Copy out every line exactly as given.

------------------------

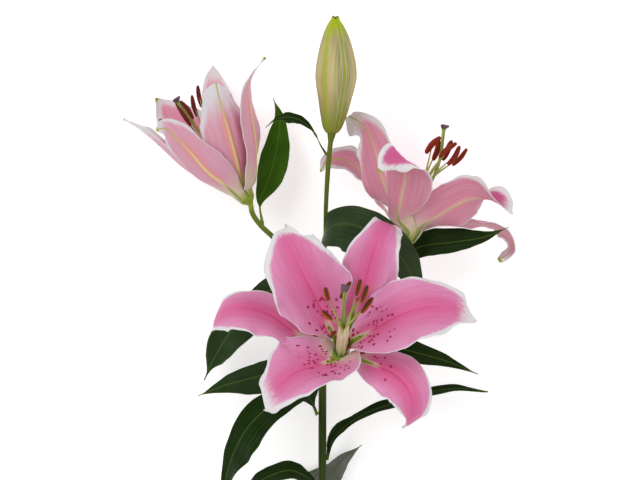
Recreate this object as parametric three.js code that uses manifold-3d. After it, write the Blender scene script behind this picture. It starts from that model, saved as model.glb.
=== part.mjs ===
// A cut lily: one flowering stem with three pink blooms, a closed bud and lance-shaped leaves, laid on
// its back on a flat surface. It rests on the stem's cut end and on the hindmost tepals of two blooms.
//
// Units are millimetres. +Y runs along the stem from the cut end to the bud, +X is to the right as seen
// from above, and +Z points up from the surface, which is Z = 0. The origin is the middle of the
// lily's outline on that surface.
//
// Every leaf and tepal is a thin blade round its midrib, and every stalk, stamen and bud is a tube round
// its centre line. Both are built on a spine: a smooth curve with a frame carried along it. A path is
// the list of points that a spine runs through.

import * as THREE from 'three';
import Module from 'manifold-3d';

const wasm = await Module();
wasm.setup();

// Thicknesses, and the free play between a piece and what carries it
const TEPAL_THICKNESS = 0.8;
const LEAF_THICKNESS = 0.7;
const SEAT_GAP = 0.35;

// Stalks, all round
const STEM_RADIUS = 3.3;
const CUT_END_RADIUS = 3.7;
const STEM_TOP_RADIUS = 2.5;
const BUD_STALK_RADII = { foot: 1.7, middle: 2.4, top: 3.6 };
const PEDICEL_RADIUS = 2.2;
const RECEPTACLE_RADIUS = 6.5; // the swollen end of a pedicel, on which a bloom stands
const RECEPTACLE_LENGTH = 5;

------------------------

Answer to the task:
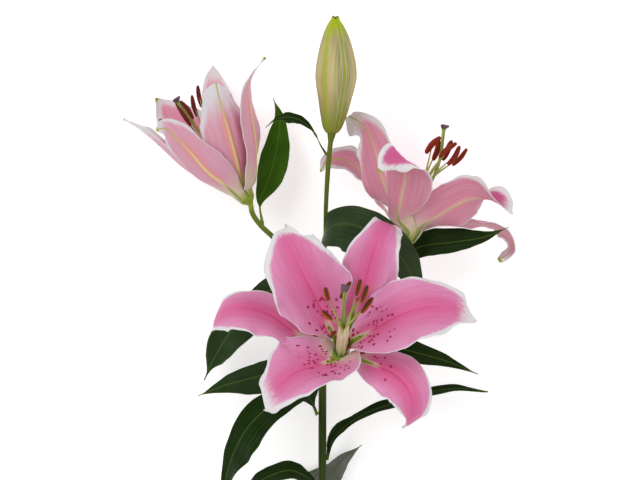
Recreate this object as parametric three.js code that uses manifold-3d. After it, write the Blender scene script behind this picture. It starts from that model, saved as model.glb.
=== part.mjs ===
// A cut lily: one flowering stem with three pink blooms, a closed bud and lance-shaped leaves, laid on
// its back on a flat surface. It rests on the stem's cut end and on the hindmost tepals of two blooms.
//
// Units are millimetres. +Y runs along the stem from the cut end to the bud, +X is to the right as seen
// from above, and +Z points up from the surface, which is Z = 0. The origin is the middle of the
// lily's outline on that surface.
//
// Every leaf and tepal is a thin blade round its midrib, and every stalk, stamen and bud is a tube round
// its centre line. Both are built on a spine: a smooth curve with a frame carried along it. A path is
// the list of points that a spine runs through.

import * as THREE from 'three';
import Module from 'manifold-3d';

const wasm = await Module();
wasm.setup();

// Thicknesses, and the free play between a piece and what carries it
const TEPAL_THICKNESS = 0.8;
const LEAF_THICKNESS = 0.7;
const SEAT_GAP = 0.35;

// Stalks, all round
const STEM_RADIUS = 3.3;
const CUT_END_RADIUS = 3.7;
const STEM_TOP_RADIUS = 2.5;
const BUD_STALK_RADII = { foot: 1.7, middle: 2.4, top: 3.6 };
const PEDICEL_RADIUS = 2.2;
const RECEPTACLE_RADIUS = 6.5; // the swollen end of a pedicel, on which a bloom stands
const RECEPTACLE_LENGTH = 5;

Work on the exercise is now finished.